The objective of Coursera Data Science Capstone Project is to develop an app that predicts, based in a sequence of 2 words, a third one. The prediction model should be based in some documents provided by Swiftkey.
This report is the assignment of week 2 of the . Basically, the aim of this paper is to get the data required by the course, preprocess it and make some exploratory analysis. Then some ideas about how I would get a predictive model.
I use the following packages: dplyr, ggplot2, tidyr, and tm.
First, according to the task specification, data is downloaded from Coursera-SwiftKey.zip if it is not locally available.
Then, the file is unzip. It has 4 directories (de_DE, en_US, fi_FI, ru_RU). Files from ‘en_US’ directory (en_US.blogs.txt, en_US.news.txt, en_US.twitter.txt) are used to create a corpus. These are large text files (200.4, 196.3, 159.4 MB and 899288, 77259, 2360148 lines respectively).
Summary of the corpus dimensions.
| Document | Size (MB) | Lines (n) | Characters (n) |
|---|---|---|---|
| blogs | 200.4 | 899288 | 208361438 |
| news | 196.3 | 77259 | 15683765 |
| 159.4 | 2360148 | 162384825 |
In order to handle the data with my PC, I decided to sample 1/100 lines from the content of the corpus. Then, I filtered the content to include characters, remove extra spaces, and convert to lower case.
I decided to avoid removing stop words, because I believe that I will need them in my predictive model (see below).
Using NLP::ngrams function, term document matrix of 1, 2, or 3 words n-grams were built.

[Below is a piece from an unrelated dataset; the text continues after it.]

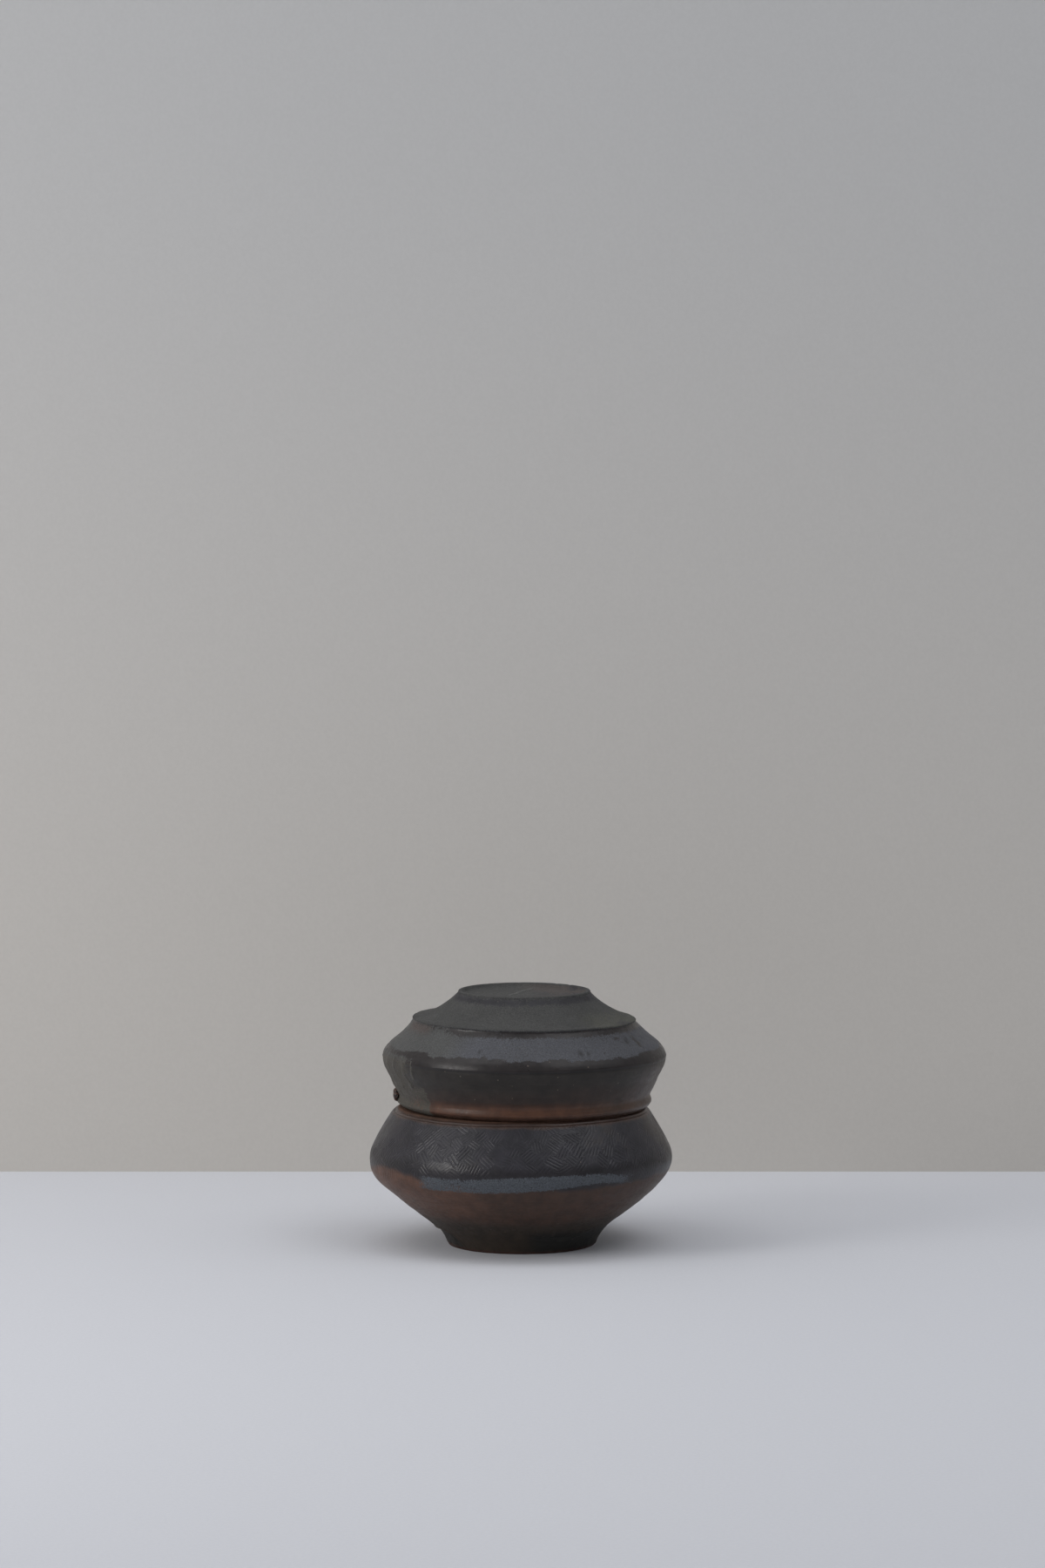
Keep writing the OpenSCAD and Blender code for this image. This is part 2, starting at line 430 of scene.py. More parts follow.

These 1, 2, or 3 n-grams term document matrices have 44221, 334334, and 592876 terms respectively. Among them, there are many with a really low frequency. For example, there are 24289, 269253 and 549203 unique terms per matrix with a frequency of 1. Thus, one may consider that lot of these terms as noise that should be removed before continuing. tm::removeSparseTerms function allows filtering out these infrequent terms. Figure 1 shows the number of terms according to the selection of the ‘sparse’ parameter of the function for the 3 term document matrices.
Number of terms of term document matrices according to the sparse parameter in tm::removeSparseTerms function.
A good approach to reduce the number of words (unigrams), as suggested above, would be to use tm::removeSparseTerms function with a sparse parameter between 1/3 and 2/3. Thus I use 0.5. Figure 2 shows the 20 more frequent words in the corpus after tidying it.
Words distribution in the corpus. Notice that many of them are ‘stop words’.
Figures 3 and 4 show the frequency of the 20 more frequent bi and trigrams of the corpus.
Distribution of 2 words n-grams according to the documents in the corpus.
Distribution of 3 words n-grams according to the documents in the corpus.
In order to built the predictive model, I will study about n-gram models and how to deal with out of vocabulary terms. I will continue processing the data and I will explore if word stemming is useful to strength the model.
Finally I will build a nice shiny web app and a presentation.